Today, the site of the second school is just a familiar collection of dirt and tumbleweeds with a skyline of houses. The contract to build the second school has not yet been put out for bid. An architect has not been hired.
The next thing that needs to happen, Everitt says, is a meeting between parents and an APS architect, though this architect won't be the person hired to design the new school. This meeting, intended to get parent input on the new building, has not yet been scheduled.
Lucero says within the next three weeks, an architect should be on board. "The most important thing as a boardmember is [making sure] the community is part of the decision-making process and kept as a whole," he says.
"If you want people to buy in, they need to be heard," Carrillo says. "It's a fundamental right for our kids to have a good education. Extra conveniences help create that environment, that atmosphere."
Those conveniences—classrooms, gyms, equipment—have become a rallying point for Westside residents.
Rebecca Cruz, an interim art teacher who has worked with APS for 10 years, says Edward Gonzales is the biggest school she's ever worked at. "This overcrowding is only happening at Westside schools," she says. "We need a team effort from teachers and community [to fix it]."

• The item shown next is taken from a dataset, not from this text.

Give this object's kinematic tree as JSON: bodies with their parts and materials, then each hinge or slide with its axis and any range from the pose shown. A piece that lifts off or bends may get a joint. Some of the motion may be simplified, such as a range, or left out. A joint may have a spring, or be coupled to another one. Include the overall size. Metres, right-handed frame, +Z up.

But Venegas, who has a fifth-grader at Edward Gonzales and another child who will begin kindergarten next year, says she just doesn't trust APS.
"Your hands are tied," she says. "They make you feel like you're just a parent. ’We're the board, and you're the parent.' I don't see their kids at that school. I feel like this is our school. This is our community, and they're wanting to disrupt us."
Carrillo says the school can become a center for the blooming community, if things are done right. "There are a lot of neighborhoods around that school, but as a neighborhood, it hasn't come together yet. School is an entity that creates community."